Quote the whole listing verbatim.

Stored dataset items
───

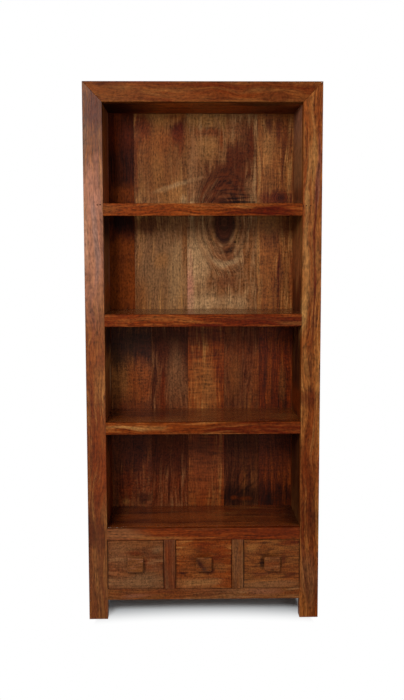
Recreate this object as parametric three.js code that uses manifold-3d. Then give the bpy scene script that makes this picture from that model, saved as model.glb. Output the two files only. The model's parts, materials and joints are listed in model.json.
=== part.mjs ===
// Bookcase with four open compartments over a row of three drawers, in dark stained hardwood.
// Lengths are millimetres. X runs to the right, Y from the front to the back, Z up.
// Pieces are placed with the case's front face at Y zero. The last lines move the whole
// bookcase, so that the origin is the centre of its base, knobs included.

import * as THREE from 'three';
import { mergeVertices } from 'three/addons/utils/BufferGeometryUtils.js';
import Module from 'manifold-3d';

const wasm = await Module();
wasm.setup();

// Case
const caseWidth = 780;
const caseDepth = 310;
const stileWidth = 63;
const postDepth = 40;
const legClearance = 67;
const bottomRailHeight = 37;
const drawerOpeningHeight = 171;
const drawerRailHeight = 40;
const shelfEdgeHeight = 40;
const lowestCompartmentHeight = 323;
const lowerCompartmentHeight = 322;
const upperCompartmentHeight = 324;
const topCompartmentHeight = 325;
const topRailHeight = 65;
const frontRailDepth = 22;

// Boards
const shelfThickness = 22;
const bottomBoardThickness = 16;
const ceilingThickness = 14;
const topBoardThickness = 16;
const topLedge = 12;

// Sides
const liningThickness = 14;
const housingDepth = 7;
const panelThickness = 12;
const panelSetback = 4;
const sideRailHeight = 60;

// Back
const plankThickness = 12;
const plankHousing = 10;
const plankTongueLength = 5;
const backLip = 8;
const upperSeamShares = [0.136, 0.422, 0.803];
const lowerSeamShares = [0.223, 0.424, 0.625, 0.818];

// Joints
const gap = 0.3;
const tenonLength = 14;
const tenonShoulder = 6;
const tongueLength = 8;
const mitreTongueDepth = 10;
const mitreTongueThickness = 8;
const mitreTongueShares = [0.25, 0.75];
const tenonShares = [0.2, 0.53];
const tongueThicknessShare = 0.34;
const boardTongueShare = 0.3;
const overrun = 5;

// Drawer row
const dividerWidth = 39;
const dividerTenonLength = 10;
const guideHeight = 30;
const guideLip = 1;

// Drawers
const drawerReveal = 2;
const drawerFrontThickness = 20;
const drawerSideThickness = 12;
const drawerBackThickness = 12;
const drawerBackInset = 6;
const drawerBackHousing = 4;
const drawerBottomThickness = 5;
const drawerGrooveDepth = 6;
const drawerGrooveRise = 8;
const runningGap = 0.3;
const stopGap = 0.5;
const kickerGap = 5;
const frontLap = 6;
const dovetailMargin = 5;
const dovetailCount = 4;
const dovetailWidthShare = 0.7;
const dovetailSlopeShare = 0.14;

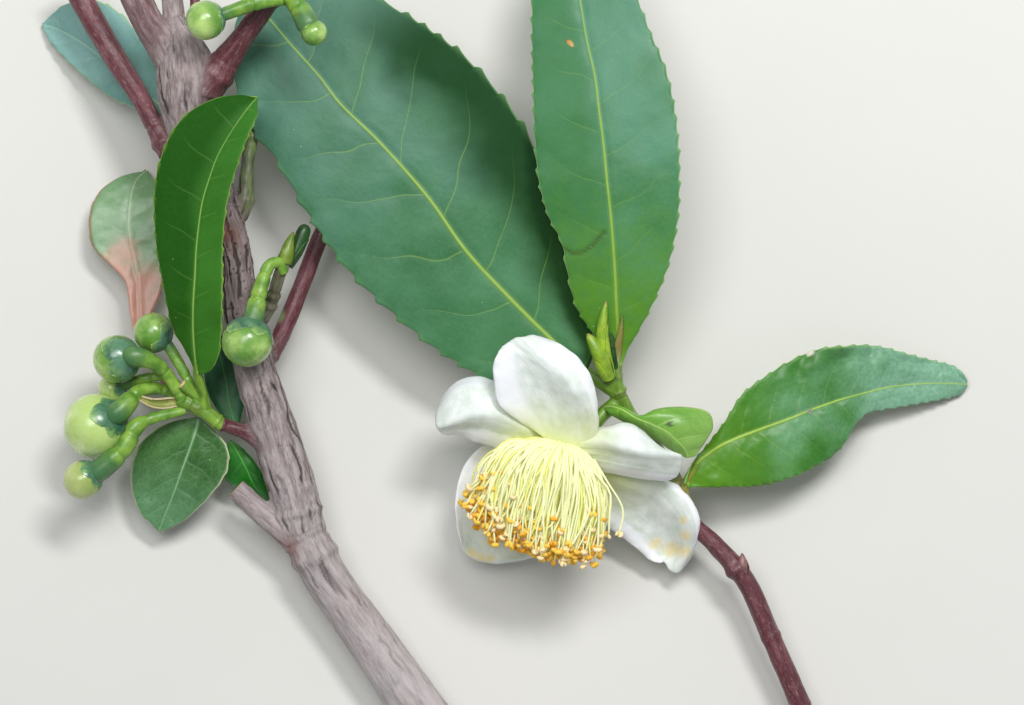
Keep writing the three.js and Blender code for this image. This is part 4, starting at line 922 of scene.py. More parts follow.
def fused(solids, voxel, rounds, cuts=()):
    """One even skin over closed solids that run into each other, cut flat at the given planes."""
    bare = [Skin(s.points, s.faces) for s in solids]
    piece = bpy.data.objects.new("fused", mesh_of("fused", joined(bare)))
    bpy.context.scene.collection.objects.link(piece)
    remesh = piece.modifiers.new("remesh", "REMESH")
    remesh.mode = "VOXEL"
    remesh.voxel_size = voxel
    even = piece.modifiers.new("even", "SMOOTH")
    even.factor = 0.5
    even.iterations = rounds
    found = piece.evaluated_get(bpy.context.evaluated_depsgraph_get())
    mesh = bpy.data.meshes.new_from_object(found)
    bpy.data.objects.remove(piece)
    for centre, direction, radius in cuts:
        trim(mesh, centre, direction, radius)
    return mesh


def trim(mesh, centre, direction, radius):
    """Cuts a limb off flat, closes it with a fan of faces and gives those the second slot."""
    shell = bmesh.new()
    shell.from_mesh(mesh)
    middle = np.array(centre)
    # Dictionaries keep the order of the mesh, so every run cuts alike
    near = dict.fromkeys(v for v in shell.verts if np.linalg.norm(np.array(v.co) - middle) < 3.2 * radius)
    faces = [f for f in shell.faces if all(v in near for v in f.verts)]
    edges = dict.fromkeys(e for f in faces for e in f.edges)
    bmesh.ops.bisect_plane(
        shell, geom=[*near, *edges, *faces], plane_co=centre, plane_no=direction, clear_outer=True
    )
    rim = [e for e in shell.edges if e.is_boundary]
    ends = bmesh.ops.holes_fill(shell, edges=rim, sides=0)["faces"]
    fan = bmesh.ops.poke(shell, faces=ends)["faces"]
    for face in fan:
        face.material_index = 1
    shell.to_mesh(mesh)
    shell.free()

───

[Output of the exercise]
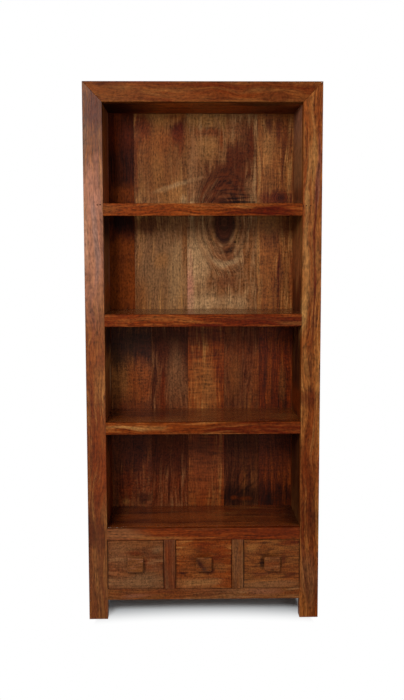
Recreate this object as parametric three.js code that uses manifold-3d. Then give the bpy scene script that makes this picture from that model, saved as model.glb. Output the two files only. The model's parts, materials and joints are listed in model.json.
=== part.mjs ===
// Bookcase with four open compartments over a row of three drawers, in dark stained hardwood.
// Lengths are millimetres. X runs to the right, Y from the front to the back, Z up.
// Pieces are placed with the case's front face at Y zero. The last lines move the whole
// bookcase, so that the origin is the centre of its base, knobs included.

import * as THREE from 'three';
import { mergeVertices } from 'three/addons/utils/BufferGeometryUtils.js';
import Module from 'manifold-3d';

const wasm = await Module();
wasm.setup();

// Case
const caseWidth = 780;
const caseDepth = 310;
const stileWidth = 63;
const postDepth = 40;
const legClearance = 67;
const bottomRailHeight = 37;
const drawerOpeningHeight = 171;
const drawerRailHeight = 40;
const shelfEdgeHeight = 40;
const lowestCompartmentHeight = 323;
const lowerCompartmentHeight = 322;
const upperCompartmentHeight = 324;
const topCompartmentHeight = 325;
const topRailHeight = 65;
const frontRailDepth = 22;

// Boards
const shelfThickness = 22;
const bottomBoardThickness = 16;
const ceilingThickness = 14;
const topBoardThickness = 16;
const topLedge = 12;

// Sides
const liningThickness = 14;
const housingDepth = 7;
const panelThickness = 12;
const panelSetback = 4;
const sideRailHeight = 60;

// Back
const plankThickness = 12;
const plankHousing = 10;
const plankTongueLength = 5;
const backLip = 8;
const upperSeamShares = [0.136, 0.422, 0.803];
const lowerSeamShares = [0.223, 0.424, 0.625, 0.818];

// Joints
const gap = 0.3;
const tenonLength = 14;
const tenonShoulder = 6;
const tongueLength = 8;
const mitreTongueDepth = 10;
const mitreTongueThickness = 8;
const mitreTongueShares = [0.25, 0.75];
const tenonShares = [0.2, 0.53];
const tongueThicknessShare = 0.34;
const boardTongueShare = 0.3;
const overrun = 5;

// Drawer row
const dividerWidth = 39;
const dividerTenonLength = 10;
const guideHeight = 30;
const guideLip = 1;

// Drawers
const drawerReveal = 2;
const drawerFrontThickness = 20;
const drawerSideThickness = 12;
const drawerBackThickness = 12;
const drawerBackInset = 6;
const drawerBackHousing = 4;
const drawerBottomThickness = 5;
const drawerGrooveDepth = 6;
const drawerGrooveRise = 8;
const runningGap = 0.3;
const stopGap = 0.5;
const kickerGap = 5;
const frontLap = 6;
const dovetailMargin = 5;
const dovetailCount = 4;
const dovetailWidthShare = 0.7;
const dovetailSlopeShare = 0.14;

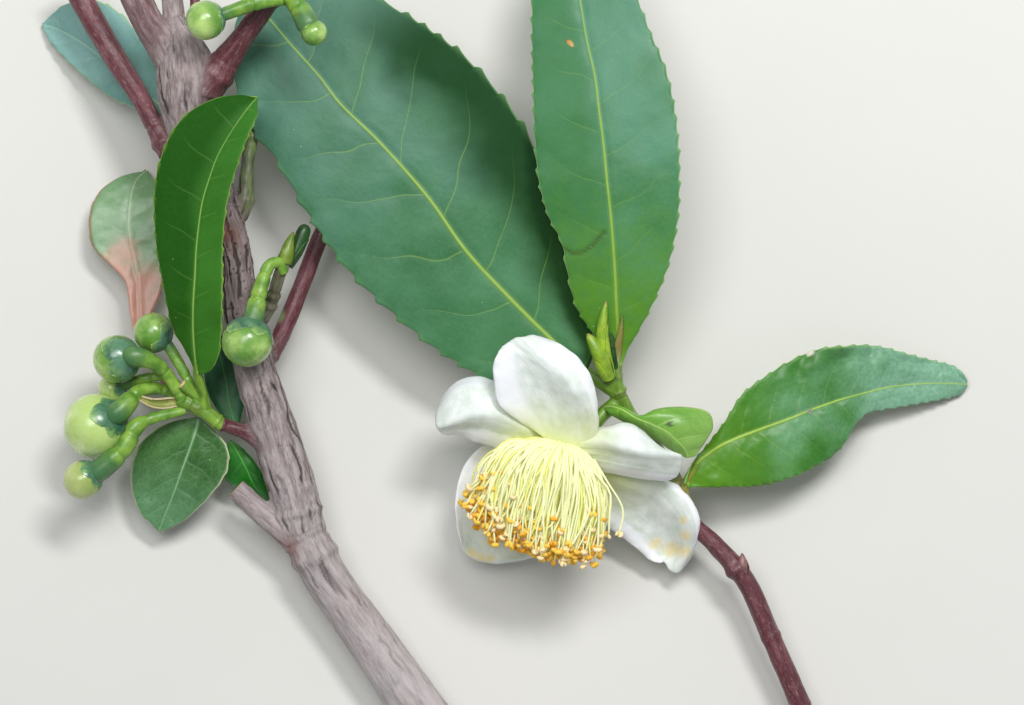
Keep writing the three.js and Blender code for this image. This is part 4, starting at line 922 of scene.py. More parts follow.
def fused(solids, voxel, rounds, cuts=()):
    """One even skin over closed solids that run into each other, cut flat at the given planes."""
    bare = [Skin(s.points, s.faces) for s in solids]
    piece = bpy.data.objects.new("fused", mesh_of("fused", joined(bare)))
    bpy.context.scene.collection.objects.link(piece)
    remesh = piece.modifiers.new("remesh", "REMESH")
    remesh.mode = "VOXEL"
    remesh.voxel_size = voxel
    even = piece.modifiers.new("even", "SMOOTH")
    even.factor = 0.5
    even.iterations = rounds
    found = piece.evaluated_get(bpy.context.evaluated_depsgraph_get())
    mesh = bpy.data.meshes.new_from_object(found)
    bpy.data.objects.remove(piece)
    for centre, direction, radius in cuts:
        trim(mesh, centre, direction, radius)
    return mesh


def trim(mesh, centre, direction, radius):
    """Cuts a limb off flat, closes it with a fan of faces and gives those the second slot."""
    shell = bmesh.new()
    shell.from_mesh(mesh)
    middle = np.array(centre)
    # Dictionaries keep the order of the mesh, so every run cuts alike
    near = dict.fromkeys(v for v in shell.verts if np.linalg.norm(np.array(v.co) - middle) < 3.2 * radius)
    faces = [f for f in shell.faces if all(v in near for v in f.verts)]
    edges = dict.fromkeys(e for f in faces for e in f.edges)
    bmesh.ops.bisect_plane(
        shell, geom=[*near, *edges, *faces], plane_co=centre, plane_no=direction, clear_outer=True
    )
    rim = [e for e in shell.edges if e.is_boundary]
    ends = bmesh.ops.holes_fill(shell, edges=rim, sides=0)["faces"]
    fan = bmesh.ops.poke(shell, faces=ends)["faces"]
    for face in fan:
        face.material_index = 1
    shell.to_mesh(mesh)
    shell.free()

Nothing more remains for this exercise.